## [DATASET RECORDS]
┌────────
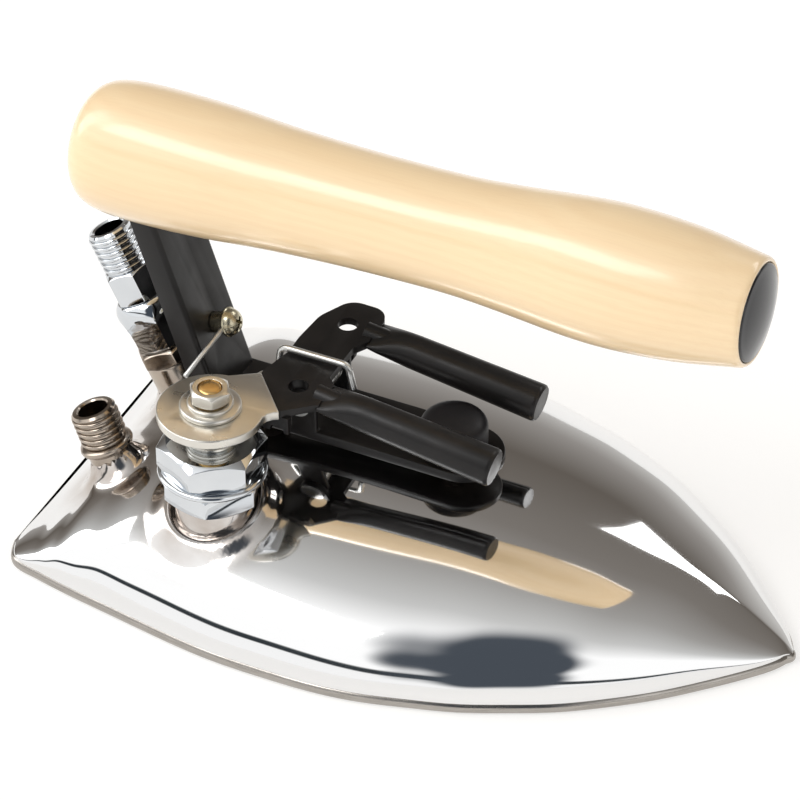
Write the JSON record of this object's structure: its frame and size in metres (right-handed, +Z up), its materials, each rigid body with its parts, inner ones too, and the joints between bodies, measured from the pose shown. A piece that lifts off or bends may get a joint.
└────────
┌────────
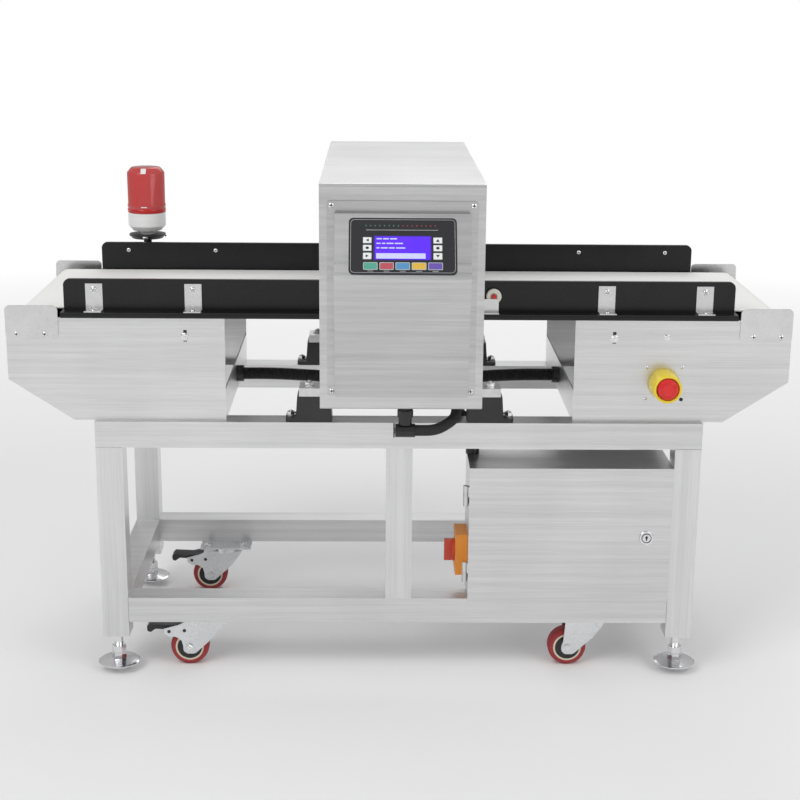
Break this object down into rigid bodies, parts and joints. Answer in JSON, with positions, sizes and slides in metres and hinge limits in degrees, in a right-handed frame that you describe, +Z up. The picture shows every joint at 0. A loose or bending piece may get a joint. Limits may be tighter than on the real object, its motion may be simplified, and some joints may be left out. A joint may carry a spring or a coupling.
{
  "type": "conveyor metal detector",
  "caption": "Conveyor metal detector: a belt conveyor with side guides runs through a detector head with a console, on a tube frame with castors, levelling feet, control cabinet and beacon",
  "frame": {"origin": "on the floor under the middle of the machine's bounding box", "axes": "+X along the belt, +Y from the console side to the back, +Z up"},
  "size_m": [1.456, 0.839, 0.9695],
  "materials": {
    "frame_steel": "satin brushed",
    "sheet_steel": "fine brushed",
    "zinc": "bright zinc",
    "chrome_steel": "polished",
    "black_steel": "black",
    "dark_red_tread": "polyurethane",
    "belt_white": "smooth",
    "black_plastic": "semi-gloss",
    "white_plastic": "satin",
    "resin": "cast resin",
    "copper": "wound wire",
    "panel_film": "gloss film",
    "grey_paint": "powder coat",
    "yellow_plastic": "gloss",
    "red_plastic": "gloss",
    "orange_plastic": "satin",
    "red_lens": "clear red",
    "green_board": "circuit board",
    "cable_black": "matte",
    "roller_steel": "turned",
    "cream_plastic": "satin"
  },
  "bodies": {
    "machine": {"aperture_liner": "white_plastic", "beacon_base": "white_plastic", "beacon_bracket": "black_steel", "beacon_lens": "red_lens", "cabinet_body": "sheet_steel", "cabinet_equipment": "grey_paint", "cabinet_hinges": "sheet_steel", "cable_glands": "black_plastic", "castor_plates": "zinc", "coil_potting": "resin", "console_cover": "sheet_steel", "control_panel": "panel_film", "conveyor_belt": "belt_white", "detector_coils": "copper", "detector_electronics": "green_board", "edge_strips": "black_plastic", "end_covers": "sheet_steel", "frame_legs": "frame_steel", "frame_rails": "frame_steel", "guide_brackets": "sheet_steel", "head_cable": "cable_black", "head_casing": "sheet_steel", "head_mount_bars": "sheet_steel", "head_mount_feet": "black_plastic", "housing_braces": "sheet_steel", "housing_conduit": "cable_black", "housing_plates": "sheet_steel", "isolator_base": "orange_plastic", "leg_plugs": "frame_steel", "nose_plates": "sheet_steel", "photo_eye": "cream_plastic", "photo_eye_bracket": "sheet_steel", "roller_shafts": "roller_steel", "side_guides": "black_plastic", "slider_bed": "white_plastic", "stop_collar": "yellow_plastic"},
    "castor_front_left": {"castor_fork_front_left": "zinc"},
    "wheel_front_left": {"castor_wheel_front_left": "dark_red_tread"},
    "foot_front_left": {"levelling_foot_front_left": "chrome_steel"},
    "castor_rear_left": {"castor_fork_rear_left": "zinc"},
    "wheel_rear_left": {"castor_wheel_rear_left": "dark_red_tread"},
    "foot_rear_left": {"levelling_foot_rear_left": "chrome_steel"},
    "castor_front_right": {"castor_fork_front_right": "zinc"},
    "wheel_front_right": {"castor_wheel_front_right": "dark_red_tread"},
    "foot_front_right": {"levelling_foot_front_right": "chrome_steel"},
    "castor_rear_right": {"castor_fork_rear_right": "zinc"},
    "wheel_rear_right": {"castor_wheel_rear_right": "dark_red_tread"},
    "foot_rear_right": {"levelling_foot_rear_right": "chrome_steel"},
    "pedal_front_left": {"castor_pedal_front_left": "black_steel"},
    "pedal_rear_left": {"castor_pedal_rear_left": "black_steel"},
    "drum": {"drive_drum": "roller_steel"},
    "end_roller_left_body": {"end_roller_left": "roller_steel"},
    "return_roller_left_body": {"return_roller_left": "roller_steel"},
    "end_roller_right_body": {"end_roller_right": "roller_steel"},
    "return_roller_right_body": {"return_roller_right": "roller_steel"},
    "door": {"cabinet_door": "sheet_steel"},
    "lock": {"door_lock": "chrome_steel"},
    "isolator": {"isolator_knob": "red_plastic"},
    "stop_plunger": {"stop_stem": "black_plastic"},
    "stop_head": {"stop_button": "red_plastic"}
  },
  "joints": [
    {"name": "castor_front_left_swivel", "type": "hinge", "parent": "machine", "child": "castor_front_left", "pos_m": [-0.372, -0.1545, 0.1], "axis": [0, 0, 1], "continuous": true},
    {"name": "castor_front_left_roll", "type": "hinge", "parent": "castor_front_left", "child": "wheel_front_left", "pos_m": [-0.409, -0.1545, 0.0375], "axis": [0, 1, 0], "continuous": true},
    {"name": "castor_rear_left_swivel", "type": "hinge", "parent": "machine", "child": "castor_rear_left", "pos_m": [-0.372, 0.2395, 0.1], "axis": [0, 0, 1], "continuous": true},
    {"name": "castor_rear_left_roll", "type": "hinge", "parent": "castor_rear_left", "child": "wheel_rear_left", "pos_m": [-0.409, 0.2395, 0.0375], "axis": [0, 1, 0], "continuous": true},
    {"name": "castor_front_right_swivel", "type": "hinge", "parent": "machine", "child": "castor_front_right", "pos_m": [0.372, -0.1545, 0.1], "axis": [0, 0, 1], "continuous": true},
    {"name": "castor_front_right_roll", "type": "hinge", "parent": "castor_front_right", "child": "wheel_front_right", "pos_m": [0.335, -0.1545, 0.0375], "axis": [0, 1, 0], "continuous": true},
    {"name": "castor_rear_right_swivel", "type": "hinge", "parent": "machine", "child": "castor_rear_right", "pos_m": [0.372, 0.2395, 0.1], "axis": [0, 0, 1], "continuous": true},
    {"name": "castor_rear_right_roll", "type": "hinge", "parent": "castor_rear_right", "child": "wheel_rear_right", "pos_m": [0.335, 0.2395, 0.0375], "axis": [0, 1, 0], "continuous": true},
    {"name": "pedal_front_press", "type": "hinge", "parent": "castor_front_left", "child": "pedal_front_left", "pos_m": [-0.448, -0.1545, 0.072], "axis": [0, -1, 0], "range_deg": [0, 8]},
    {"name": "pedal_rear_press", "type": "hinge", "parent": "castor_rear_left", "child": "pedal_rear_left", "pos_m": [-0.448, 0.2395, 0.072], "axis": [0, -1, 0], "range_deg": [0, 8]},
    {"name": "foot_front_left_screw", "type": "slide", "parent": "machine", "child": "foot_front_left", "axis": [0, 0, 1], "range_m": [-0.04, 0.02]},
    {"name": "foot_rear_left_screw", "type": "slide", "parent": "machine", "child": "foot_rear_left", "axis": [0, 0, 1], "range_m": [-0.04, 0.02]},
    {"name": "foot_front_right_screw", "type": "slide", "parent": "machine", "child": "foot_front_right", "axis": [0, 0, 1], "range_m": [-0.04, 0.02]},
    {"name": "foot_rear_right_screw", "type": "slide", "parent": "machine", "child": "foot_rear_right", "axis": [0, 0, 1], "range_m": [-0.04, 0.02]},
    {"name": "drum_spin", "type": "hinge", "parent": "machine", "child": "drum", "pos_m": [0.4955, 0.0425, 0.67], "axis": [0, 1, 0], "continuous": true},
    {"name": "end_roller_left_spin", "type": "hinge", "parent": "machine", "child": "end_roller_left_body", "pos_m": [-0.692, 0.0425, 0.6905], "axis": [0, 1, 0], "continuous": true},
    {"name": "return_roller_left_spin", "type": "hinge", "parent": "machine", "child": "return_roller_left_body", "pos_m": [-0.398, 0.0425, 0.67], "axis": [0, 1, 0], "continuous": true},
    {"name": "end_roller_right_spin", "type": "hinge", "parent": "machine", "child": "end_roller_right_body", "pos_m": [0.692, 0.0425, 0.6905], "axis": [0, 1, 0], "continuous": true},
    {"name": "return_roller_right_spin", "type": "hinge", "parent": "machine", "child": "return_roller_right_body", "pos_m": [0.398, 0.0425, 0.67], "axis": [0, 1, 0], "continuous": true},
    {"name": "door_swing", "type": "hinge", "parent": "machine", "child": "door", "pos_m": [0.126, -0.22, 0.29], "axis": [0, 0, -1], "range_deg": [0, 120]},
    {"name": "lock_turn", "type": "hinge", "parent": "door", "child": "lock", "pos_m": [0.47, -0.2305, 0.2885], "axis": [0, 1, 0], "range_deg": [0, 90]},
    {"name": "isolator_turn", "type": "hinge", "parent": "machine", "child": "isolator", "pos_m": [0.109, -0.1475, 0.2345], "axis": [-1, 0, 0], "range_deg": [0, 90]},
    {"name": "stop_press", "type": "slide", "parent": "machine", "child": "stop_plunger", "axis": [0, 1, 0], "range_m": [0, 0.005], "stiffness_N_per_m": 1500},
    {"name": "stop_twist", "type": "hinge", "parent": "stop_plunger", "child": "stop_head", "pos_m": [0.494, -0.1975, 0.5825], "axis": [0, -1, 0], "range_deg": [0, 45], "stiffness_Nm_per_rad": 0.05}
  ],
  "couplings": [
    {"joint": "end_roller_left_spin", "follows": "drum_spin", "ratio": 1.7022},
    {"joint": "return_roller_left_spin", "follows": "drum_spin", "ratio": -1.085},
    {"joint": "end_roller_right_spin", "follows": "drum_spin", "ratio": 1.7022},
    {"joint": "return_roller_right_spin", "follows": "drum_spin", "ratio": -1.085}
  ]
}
└────────
## [EXERCISE DESCRIPTION]
Return all the lines that contain the string "materials".

## [ANSWER TO THIS PROBLEM]
Write the JSON record of this object's structure: its frame and size in metres (right-handed, +Z up), its materials, each rigid body with its parts, inner ones too, and the joints between bodies, measured from the pose shown. A piece that lifts off or bends may get a joint.
  "materials": {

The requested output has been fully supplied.